■ **Exercise details**
Set down the whole listing verbatim.

Dataset excerpt:
--- Start ---

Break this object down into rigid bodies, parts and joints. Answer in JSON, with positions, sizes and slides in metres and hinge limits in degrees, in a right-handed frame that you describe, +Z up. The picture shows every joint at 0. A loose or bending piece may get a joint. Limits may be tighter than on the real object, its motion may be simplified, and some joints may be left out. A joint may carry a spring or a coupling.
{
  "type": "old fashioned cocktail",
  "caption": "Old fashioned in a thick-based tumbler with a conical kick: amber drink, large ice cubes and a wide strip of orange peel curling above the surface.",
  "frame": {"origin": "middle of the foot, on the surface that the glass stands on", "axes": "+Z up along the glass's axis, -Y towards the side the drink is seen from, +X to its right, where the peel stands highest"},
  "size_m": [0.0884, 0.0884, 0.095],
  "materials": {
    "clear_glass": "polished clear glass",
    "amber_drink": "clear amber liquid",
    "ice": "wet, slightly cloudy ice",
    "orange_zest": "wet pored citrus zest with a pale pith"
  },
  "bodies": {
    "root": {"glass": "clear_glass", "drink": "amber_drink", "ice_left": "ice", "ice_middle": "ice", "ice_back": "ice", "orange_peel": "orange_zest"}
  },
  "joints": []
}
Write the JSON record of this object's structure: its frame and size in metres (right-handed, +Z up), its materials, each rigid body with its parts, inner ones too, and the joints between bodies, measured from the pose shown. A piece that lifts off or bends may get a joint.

--- End ---

■ **Response**
Break this object down into rigid bodies, parts and joints. Answer in JSON, with positions, sizes and slides in metres and hinge limits in degrees, in a right-handed frame that you describe, +Z up. The picture shows every joint at 0. A loose or bending piece may get a joint. Limits may be tighter than on the real object, its motion may be simplified, and some joints may be left out. A joint may carry a spring or a coupling.
{
  "type": "old fashioned cocktail",
  "caption": "Old fashioned in a thick-based tumbler with a conical kick: amber drink, large ice cubes and a wide strip of orange peel curling above the surface.",
  "frame": {"origin": "middle of the foot, on the surface that the glass stands on", "axes": "+Z up along the glass's axis, -Y towards the side the drink is seen from, +X to its right, where the peel stands highest"},
  "size_m": [0.0884, 0.0884, 0.095],
  "materials": {
    "clear_glass": "polished clear glass",
    "amber_drink": "clear amber liquid",
    "ice": "wet, slightly cloudy ice",
    "orange_zest": "wet pored citrus zest with a pale pith"
  },
  "bodies": {
    "root": {"glass": "clear_glass", "drink": "amber_drink", "ice_left": "ice", "ice_middle": "ice", "ice_back": "ice", "orange_peel": "orange_zest"}
  },
  "joints": []
}
Write the JSON record of this object's structure: its frame and size in metres (right-handed, +Z up), its materials, each rigid body with its parts, inner ones too, and the joints between bodies, measured from the pose shown. A piece that lifts off or bends may get a joint.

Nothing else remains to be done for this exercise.